Indexador – Para Álvaro Andrade, assessor da diretoria financeira da
Regius, o mais preocupante é que as regras para essa cobrança ainda não
estão definidas. “Em geral, para se calcular o IR dos investimentos, leva-
se em conta o custo da aquisição corrigido por um indexador. Nós, por
exemplo, temos em carteira ações da Telebrás que foram compradas na
época da crise do México. Se forem seguidas essas regras, os ganhos
auferidos quando tínhamos imunidade seria tributado agora”, diz.
Segundo Ana Maria Martin, consultora jurídica da Mercer MW, “as
fundações deverão discutir em juízo a cobrança de impostos, mas não há
garantia de sucesso”.
Para ela, entretanto, o limite do que a patrocinadora pode deduzir do IR
(o dobro da contribuição do empregado) a título de gastos com
previdência, é uma ameaça. “Essa questão é gravíssima e vai ter um
reflexo imediato nos planos, com algumas empresas podendo até mesmo
pensar em fechar os fundos”, alerta.
Segundo ela, esse limite deve causar um forte impacto negativo no
sistema de previdência complementar, seja no que se refere à
manutenção de planos existentes, que poderão ser alterados, seja no que
se refere à iniciativa para criação de novos planos, já que o benefício fiscal
não é mais tão atraente.
Mas, nem todas as fundações seriam atingidas diretamente, pois algumas
contribuem com duas vezes ou menos do que o participante.

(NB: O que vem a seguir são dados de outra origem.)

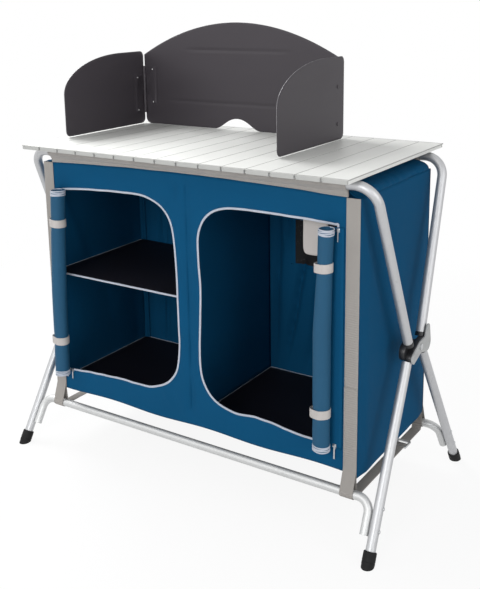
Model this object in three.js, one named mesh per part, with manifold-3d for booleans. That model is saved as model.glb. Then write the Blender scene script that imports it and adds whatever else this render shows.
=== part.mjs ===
// A folding camp kitchen: a slatted aluminium worktop on two crossing tube frames, a fabric
// cabinet that hangs below it, and a hinged steel windscreen that stands on the top.
// Millimetres. +X is right, +Y is the rear, +Z is up, and z = 0 is the ground.
import * as THREE from "three";
import { mergeVertices } from "three/addons/utils/BufferGeometryUtils.js";
import Module from "manifold-3d";

const wasm = await Module();
wasm.setup();

// Clearances and shared values
const SEAT_GAP = 0.3; // between pieces that rest on each other
const RUNNING_GAP = 0.4; // between pieces that turn past each other
const OVERRUN = 2; // how far a cut reaches past the face that it opens
const MERGE_DISTANCE = 1e-4;
const ROUND_SIDES = 12;
const BEND_STEPS = 5;
const BORE_SIDES = 8; // of a tube's inside and of small round pieces
const CORNER_STEPS = 3; // pairs of steps round a corner
const CURVE_STEPS = 16;

// Worktop
const TOP_WIDTH = 900;
const TOP_DEPTH = 510;
const TOP_HEIGHT = 820;
const SLAT_COUNT = 15;
const SLAT_THICKNESS = 10;
const SLAT_SEAM = 0.6; // between the lips of two slats
const SLAT_LIP_REACH = 2.4;
const SLAT_LIP_THICKNESS = 2.2;
const SLAT_EDGE_CHAMFER = 0.7;
const SLAT_SKIN = 1.8;
const SLAT_WALL = 1.6;
const SLAT_END_WALL = 2;
const TOP_BAND_WIDTH = 30;
const TOP_BAND_THICKNESS = 1.5;
const TOP_BAND_INSET = 40; // from a rail's axis to a band's middle

// Tube frames
const TUBE_RADIUS = 11;
const TUBE_WALL = 1.2;
const RAIL_Y = 190;
const RAIL_BEND = 48;
const PIVOT_X = 494;
const PIVOT_Z = 400;
const FOOT_X = 510;
const FOOT_Y = 263;
const TUBE_JOG = 29; // each tube's axis passes the pivot at this distance
const UPPER_TUBE_START = 20; // above the pivot
const LOWER_TUBE_START = 25; // below the pivot
const FOOT_RADIUS = 14.5;
const FOOT_LENGTH = 42;
const FOOT_RIM = 1.5;
const FOOT_RIM_HEIGHT = 6;
const FOOT_SOLE = 9;
const CROSSBAR_RADIUS = 10;
const CROSSBAR_Z = 113;
const CROSSBAR_END_Z = 50;
const CROSSBAR_BEND = 30;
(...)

É o caso da
fundação Enersul, em que a relação é de 2 para 1 e da Bases (Banco do
Estado da Bahia), que é ainda maior. “A patrocinadora paga 1,8 para cada
1 do participante”, diz Gilvan Dantas, superintendente da fundação.
A preocupação em relação às medidas do pacote não é exclusiva dos
dirigentes de fundos de pensão. Não só elas devem ser atingidas, mas
também os planos abertos podem sofrer grande impacto. “Tanto para
pessoas físicas como jurídicas, estimamos que o mercado vai ser afetado
de forma negativa”, avalia José Inchausti, da Vera Cruz Seguradora.

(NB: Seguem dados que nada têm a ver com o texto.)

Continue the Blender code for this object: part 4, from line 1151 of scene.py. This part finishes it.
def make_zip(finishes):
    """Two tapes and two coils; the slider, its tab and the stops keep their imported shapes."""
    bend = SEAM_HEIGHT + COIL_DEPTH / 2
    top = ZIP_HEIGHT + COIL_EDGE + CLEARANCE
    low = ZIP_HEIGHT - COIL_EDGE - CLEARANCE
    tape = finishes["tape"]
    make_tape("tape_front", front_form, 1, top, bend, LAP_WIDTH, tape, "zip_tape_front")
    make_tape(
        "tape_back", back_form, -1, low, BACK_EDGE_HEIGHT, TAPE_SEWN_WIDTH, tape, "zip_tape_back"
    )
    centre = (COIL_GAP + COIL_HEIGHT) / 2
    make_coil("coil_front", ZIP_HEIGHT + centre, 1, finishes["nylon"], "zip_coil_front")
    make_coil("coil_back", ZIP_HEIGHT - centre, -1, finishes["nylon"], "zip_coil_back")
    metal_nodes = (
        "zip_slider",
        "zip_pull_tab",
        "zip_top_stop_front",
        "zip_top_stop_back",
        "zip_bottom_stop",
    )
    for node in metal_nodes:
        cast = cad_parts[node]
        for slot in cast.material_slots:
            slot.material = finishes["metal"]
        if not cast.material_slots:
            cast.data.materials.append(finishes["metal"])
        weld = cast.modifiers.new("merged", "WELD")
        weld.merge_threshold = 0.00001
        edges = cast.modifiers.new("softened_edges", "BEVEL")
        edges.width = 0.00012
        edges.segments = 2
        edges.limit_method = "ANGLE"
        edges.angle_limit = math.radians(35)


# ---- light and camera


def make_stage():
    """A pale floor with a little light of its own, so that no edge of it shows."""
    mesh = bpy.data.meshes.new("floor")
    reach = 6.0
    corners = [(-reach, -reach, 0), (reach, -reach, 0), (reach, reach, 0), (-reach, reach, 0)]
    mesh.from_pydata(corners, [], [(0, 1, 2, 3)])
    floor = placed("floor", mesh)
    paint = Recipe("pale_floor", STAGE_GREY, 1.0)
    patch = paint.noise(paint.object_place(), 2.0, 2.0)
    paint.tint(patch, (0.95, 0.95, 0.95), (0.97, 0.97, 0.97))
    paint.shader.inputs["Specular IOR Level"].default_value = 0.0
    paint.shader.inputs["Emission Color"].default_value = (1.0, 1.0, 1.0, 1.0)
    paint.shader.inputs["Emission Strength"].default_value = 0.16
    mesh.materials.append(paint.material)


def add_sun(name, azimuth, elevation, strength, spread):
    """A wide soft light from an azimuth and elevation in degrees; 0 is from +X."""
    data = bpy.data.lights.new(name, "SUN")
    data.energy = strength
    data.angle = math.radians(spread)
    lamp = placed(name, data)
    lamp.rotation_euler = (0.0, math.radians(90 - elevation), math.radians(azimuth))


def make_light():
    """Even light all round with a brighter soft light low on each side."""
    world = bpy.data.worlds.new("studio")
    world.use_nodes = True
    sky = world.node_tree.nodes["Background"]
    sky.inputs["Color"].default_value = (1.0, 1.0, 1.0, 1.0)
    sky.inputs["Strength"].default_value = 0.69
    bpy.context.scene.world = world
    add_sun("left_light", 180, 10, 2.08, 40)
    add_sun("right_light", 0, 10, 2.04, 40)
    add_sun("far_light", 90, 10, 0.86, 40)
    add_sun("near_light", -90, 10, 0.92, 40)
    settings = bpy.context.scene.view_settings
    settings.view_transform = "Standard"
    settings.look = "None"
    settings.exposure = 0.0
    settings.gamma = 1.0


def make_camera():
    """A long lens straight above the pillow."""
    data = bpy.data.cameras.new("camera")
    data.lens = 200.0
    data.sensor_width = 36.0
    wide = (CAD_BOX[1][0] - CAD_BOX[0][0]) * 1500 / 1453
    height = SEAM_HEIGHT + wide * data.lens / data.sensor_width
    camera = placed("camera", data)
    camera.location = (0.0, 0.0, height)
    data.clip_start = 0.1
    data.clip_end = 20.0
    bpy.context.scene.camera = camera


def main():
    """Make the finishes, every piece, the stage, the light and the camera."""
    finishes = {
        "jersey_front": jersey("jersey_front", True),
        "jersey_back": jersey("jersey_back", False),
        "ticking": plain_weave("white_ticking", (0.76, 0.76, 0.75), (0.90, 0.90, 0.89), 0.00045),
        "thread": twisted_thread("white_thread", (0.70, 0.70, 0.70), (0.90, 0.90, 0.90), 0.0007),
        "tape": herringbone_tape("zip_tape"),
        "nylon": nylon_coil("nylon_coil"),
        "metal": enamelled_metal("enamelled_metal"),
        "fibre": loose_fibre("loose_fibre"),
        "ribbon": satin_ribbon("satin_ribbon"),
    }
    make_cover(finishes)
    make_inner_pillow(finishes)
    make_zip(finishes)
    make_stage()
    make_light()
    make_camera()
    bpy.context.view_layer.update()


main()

“A regra do FAPI (que agora foi equipado a plano previdenciário para
efeito de desconto no IR) previa planos onde apenas as empresas
poderiam contribuir”, diz Valdery Albuquerque, da Sasse Seguros. Seu
medo é de que essa medida desestimule as empresas a implantarem
planos de previdência para seus funcionários.

Vendas – Os especialistas das abertas estimam que o limite de dedução
no imposto de renda pessoa física, para a contribuição em planos de
previdência, vai afetar muito as vendas do setor. Embora muitos avaliem
como razoável o limite de 12% de dedução do IR, ele pode retrair a
iniciativa de participantes em contribuições obrigatórias.
Se os 12% são considerados razoáveis, o fato de estar atrelado a outro
limite (de 20%, em que se inclui também gastos com educação e
previdência social) desagradou. A previsão é de que esse limite deve
desestimular sobretudo os de renda mais baixa, com filhos em escola
particular. Muitos participantes que contribuem, devido aos gastos em
educação, podem ser bitributados em relação aos planos de previdência,
já que pagarão o excedente dos 20% na contribuição e mais tarde, sobre
a totalidade do resgate, quando forem se aposentar.